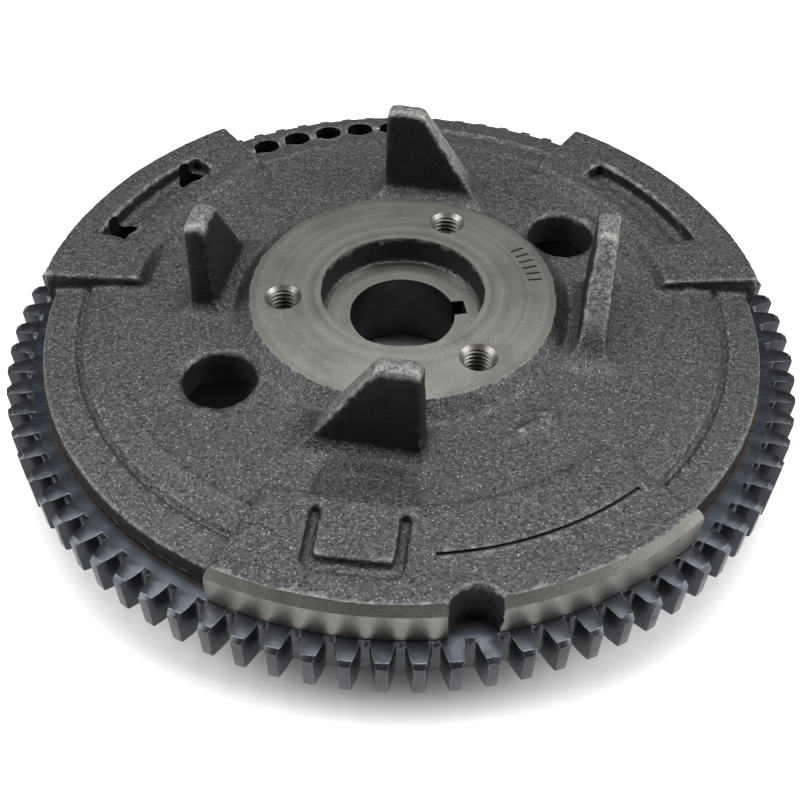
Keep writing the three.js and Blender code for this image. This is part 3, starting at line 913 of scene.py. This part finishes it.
@dataclass
class WheelCasting:
    """Cast iron wheel: blank, sand skin and machining."""

    datum: Datum
    skin: bpy.types.Material
    machined: bpy.types.Material
    recess_shade: bpy.types.Material
    band_height: float = 5.2
    web_height: float = 7.0
    pad_height: float = 10.0
    hub_height: float = 10.9
    seat_height: float = 2.8
    web_thickness: float = 9.0
    shoulder_radius: float = 88.5
    seat_radius: float = 86.7
    edge_radius: float = 87.9
    groove_radius: float = 80.4
    groove_width: float = 1.7
    groove_depth: float = 1.2
    ridge_radius: float = 72.3
    hub_face_radius: float = 37.8
    hub_foot_radius: float = 42.0
    cavity_radius: float = 75.0
    skirt_radius: float = 25.0
    hub_recess: float = 2.0
    counterbore_radius: float = 20.4
    counterbore_foot: float = 19.9
    nut_seat_radius: float = 19.26
    bore_radius: float = 13.3
    bore_taper: float = 0.1
    key_width: float = 5.0
    key_depth: float = 3.0
    key_angle: float = 10.5
    tap_circle: float = 29.6
    tap_angles: tuple[float, ...] = (-52.8, 67.2, 187.2)
    tap_minor: float = 3.4
    tap_major: float = 4.0
    tap_pitch: float = 1.25
    tap_mouth: float = 4.55
    web_hole_radius: float = 8.7
    web_hole_circle: float = 50.8
    web_hole_angles: tuple[float, ...] = (33.8, 213.8)
    fin_circle: float = 47.3
    fin_half_length: float = 13.2
    fin_top_length: float = 10.2
    fin_foot: float = 3.4
    fin_tip: float = 2.75
    fin_fillet: float = 4.6
    fin_rounding: int = 20
    fin_spare: float = 0.6
    fin_angles: tuple[float, ...] = (-9.9, 80.1, 170.1, 260.1)
    pad_inner: float = 65.5
    land_radius: float = 91.7
    land_height: float = 8.1
    land_top_radius: float = 90.0
    notch_angle: float = -80.4
    notch_circle: float = 92.7
    notch_foot: float = 5.2
    notch_mouth: float = 6.3
    island_angle: float = -96.4
    island_width: float = 16.4
    island_outer: float = 80.2
    island_groove: float = 2.3
    island_groove_end: float = 3.2
    island_depth: float = 2.4
    arrow_circle: float = 50.5
    arrow_angle: float = -53.0
    mark_count: int = 6
    mark_angle: float = 8.0
    mark_step: float = 4.2
    balance_radius: float = 3.8
    balance_circle: float = 80.35
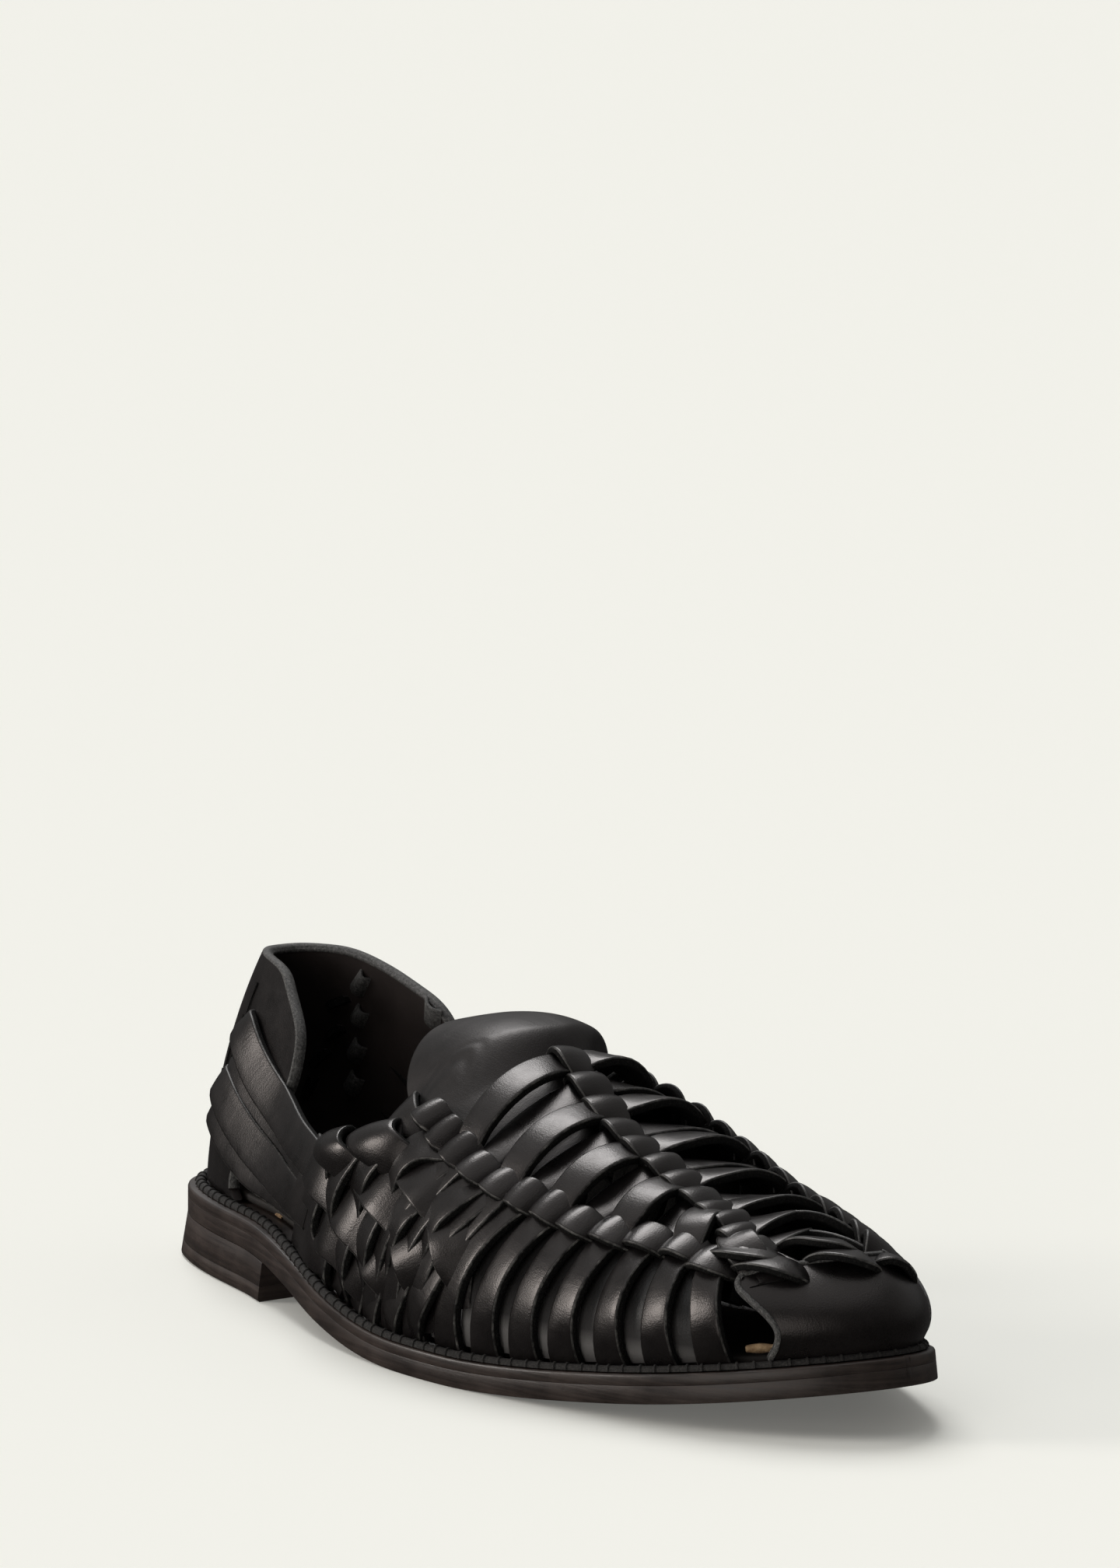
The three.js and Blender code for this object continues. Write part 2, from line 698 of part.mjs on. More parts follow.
// The tongue: a broad rounded tab that runs under the straps and swells up in a dome behind the first one.
// The dome's crest height at each station is a share of the instep
const domeTable = [
  { at: 0.36, top: 0.905 },
  { at: 0.42, top: 0.955 },
  { at: 0.475, top: 0.972 },
  { at: 0.52, top: 0.94 },
  { at: 0.56, top: 0.86 },
];
const domeTop = column(domeTable, 'top', instepHeight);
const domeShift = 8;
const domeReach = { [-1]: 36, [1]: 25 };
const domeFall = 23;
const domePower = 3;
const domeEndShare = 0.5;
const underStrapShare = 0.542;
const edgeLead = 0.075;
const tongueBackShare = 0.372;
const tongueFrontShare = 0.64;
const tongueCorner = 0.08;
const cornerPower = 2.4;
const tongueHalfAcross = { [-1]: 0.56, [1]: 0.42 };
const tongueCols = 12;
const tongueRows = 9;
const tongueStep = 2e-3;

// Its upper face: w runs -1 at the lateral edge to 1 at the medial one
function tonguePoint(share, w) {
  const side = w < 0 ? -1 : 1;
  const turn = shareToTurn(share);
  const across = w * tongueHalfAcross[side];
  const under = formPoint(turn, across).addScaledVector(formNormal(turn, across), fuse - leather - strapClearance);
  const height = domeTop(share) - domeFall * Math.abs(w) ** domePower;
  const dome = new THREE.Vector3(share * soleLength, domeShift + w * domeReach[side], height);
  const passed = share + edgeLead * w * w - domeEndShare;
  return dome.lerp(under, ease(clamp(passed / (underStrapShare - domeEndShare), 0, 1)));
}

function tongueSpot(share, w) {
  const point = tonguePoint(share, w);
  const along = tonguePoint(share + tongueStep, w).sub(tonguePoint(share - tongueStep, w));
  const over = tonguePoint(share, w + tongueStep).sub(tonguePoint(share, w - tongueStep));
  return { point, normal: along.cross(over).normalize() };
}

function tongueSheet() {
  const grid = [];
  for (let i = 0; i <= tongueRows; i += 1) {
    const row = [];
    for (let j = 0; j <= tongueCols; j += 1) {
      const w = (2 * j) / tongueCols - 1;
      const corner = tongueCorner * (1 - Math.sqrt(1 - Math.abs(w) ** cornerPower));
      row.push(tongueSpot(mix(tongueBackShare + corner, tongueFrontShare, i / tongueRows), w));
    }
    grid.push(row);
  }
  return sheet(grid, -tongueThickness, 0);
}

const insoleInset = (share) => inset(share) + leather + seatGap;

const leatherBlack = { color: 0x1b1a1b, roughness: 0.42, metalness: 0 };
const edgeBrown = { color: 0x241d1b, roughness: 0.38, metalness: 0 };
const weltDark = { color: 0x151413, roughness: 0.8, metalness: 0 };
const insoleDark = { color: 0x1d1a18, roughness: 0.6, metalness: 0 };

const pieces = [
  { name: 'top_lift', solid: heelLayer(0, topLiftThickness), look: edgeBrown },
  { name: 'heel_block', solid: heelLayer(topLiftThickness, undefined), look: edgeBrown },
  { name: 'outsole', solid: soleLayer(0, outsoleThickness, () => 0), look: edgeBrown },
  { name: 'midsole', solid: soleLayer(outsoleThickness + seatGap, soleThickness, () => 0), look: edgeBrown },
  { name: 'welt', solid: weltSolid(), look: weltDark },
  {
    name: 'insole',
    solid: soleLayer(soleThickness + seatGap, soleThickness + seatGap + insoleThickness, insoleInset),
    look: insoleDark,
  },
  { name: 'upper', solid: upperSolid(), look: leatherBlack },
  { name: 'tongue', solid: tongueSheet(), look: leatherBlack },
];

const sandal = new THREE.Group();
for (const { name, solid, look } of pieces) {
  const mesh = new THREE.Mesh(geometryOf(solid), new THREE.MeshStandardMaterial(look));
  mesh.name = name;
  sandal.add(mesh);
}
const box = new THREE.Box3().setFromObject(sandal);
sandal.position.set(-(box.min.x + box.max.x) / 2, -(box.min.y + box.max.y) / 2, 0);

export default sandal;
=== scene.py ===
"""A right huarache sandal of woven black leather: the looks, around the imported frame.

The last, the sole and the straps are worked out in millimetres, in the sole's own coordinates: X from the
back of the heel to the toe, Y to the medial side, Z up from the floor. in_frame() carries them to the
frame's metres.
"""

import math

import bmesh
import bpy
import numpy as np
from mathutils import Matrix, Vector


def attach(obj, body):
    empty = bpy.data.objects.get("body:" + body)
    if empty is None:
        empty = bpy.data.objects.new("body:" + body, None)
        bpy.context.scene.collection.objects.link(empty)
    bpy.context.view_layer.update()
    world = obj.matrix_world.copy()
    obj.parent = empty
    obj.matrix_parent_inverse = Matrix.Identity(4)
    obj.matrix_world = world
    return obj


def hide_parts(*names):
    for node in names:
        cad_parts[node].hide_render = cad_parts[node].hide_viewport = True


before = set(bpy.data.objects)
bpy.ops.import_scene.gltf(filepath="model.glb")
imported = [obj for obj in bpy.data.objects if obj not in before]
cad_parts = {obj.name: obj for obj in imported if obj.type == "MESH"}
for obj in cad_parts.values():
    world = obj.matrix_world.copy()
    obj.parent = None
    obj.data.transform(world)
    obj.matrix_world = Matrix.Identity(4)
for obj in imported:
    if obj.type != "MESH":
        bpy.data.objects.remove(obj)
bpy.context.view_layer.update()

# Driving sizes
SOLE_LENGTH = 300.0
BALL_WIDTH = 104.0
INSTEP_HEIGHT = 88.0
HEEL_HEIGHT = 12.0
TOE_SPRING = 13.5
TOP_LIFT = 4.2
OUTSOLE = 4.6
MIDSOLE = 2.9
INSOLE = 2.4
HEEL_FLARE = 1.6
SEAT_GAP = 0.3
LEATHER = 2.0
SOLE_THICKNESS = OUTSOLE + SEAT_GAP + MIDSOLE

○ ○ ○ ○

The task → Copy, character for character, the lines from the line that holds "const sandal = new THREE.Group();" through the final line of the records above.

Answer to this problem →
const sandal = new THREE.Group();
for (const { name, solid, look } of pieces) {
  const mesh = new THREE.Mesh(geometryOf(solid), new THREE.MeshStandardMaterial(look));
  mesh.name = name;
  sandal.add(mesh);
}
const box = new THREE.Box3().setFromObject(sandal);
sandal.position.set(-(box.min.x + box.max.x) / 2, -(box.min.y + box.max.y) / 2, 0);

export default sandal;
=== scene.py ===
"""A right huarache sandal of woven black leather: the looks, around the imported frame.

The last, the sole and the straps are worked out in millimetres, in the sole's own coordinates: X from the
back of the heel to the toe, Y to the medial side, Z up from the floor. in_frame() carries them to the
frame's metres.
"""

import math

import bmesh
import bpy
import numpy as np
from mathutils import Matrix, Vector


def attach(obj, body):
    empty = bpy.data.objects.get("body:" + body)
    if empty is None:
        empty = bpy.data.objects.new("body:" + body, None)
        bpy.context.scene.collection.objects.link(empty)
    bpy.context.view_layer.update()
    world = obj.matrix_world.copy()
    obj.parent = empty
    obj.matrix_parent_inverse = Matrix.Identity(4)
    obj.matrix_world = world
    return obj


def hide_parts(*names):
    for node in names:
        cad_parts[node].hide_render = cad_parts[node].hide_viewport = True


before = set(bpy.data.objects)
bpy.ops.import_scene.gltf(filepath="model.glb")
imported = [obj for obj in bpy.data.objects if obj not in before]
cad_parts = {obj.name: obj for obj in imported if obj.type == "MESH"}
for obj in cad_parts.values():
    world = obj.matrix_world.copy()
    obj.parent = None
    obj.data.transform(world)
    obj.matrix_world = Matrix.Identity(4)
for obj in imported:
    if obj.type != "MESH":
        bpy.data.objects.remove(obj)
bpy.context.view_layer.update()

# Driving sizes
SOLE_LENGTH = 300.0
BALL_WIDTH = 104.0
INSTEP_HEIGHT = 88.0
HEEL_HEIGHT = 12.0
TOE_SPRING = 13.5
TOP_LIFT = 4.2
OUTSOLE = 4.6
MIDSOLE = 2.9
INSOLE = 2.4
HEEL_FLARE = 1.6
SEAT_GAP = 0.3
LEATHER = 2.0
SOLE_THICKNESS = OUTSOLE + SEAT_GAP + MIDSOLE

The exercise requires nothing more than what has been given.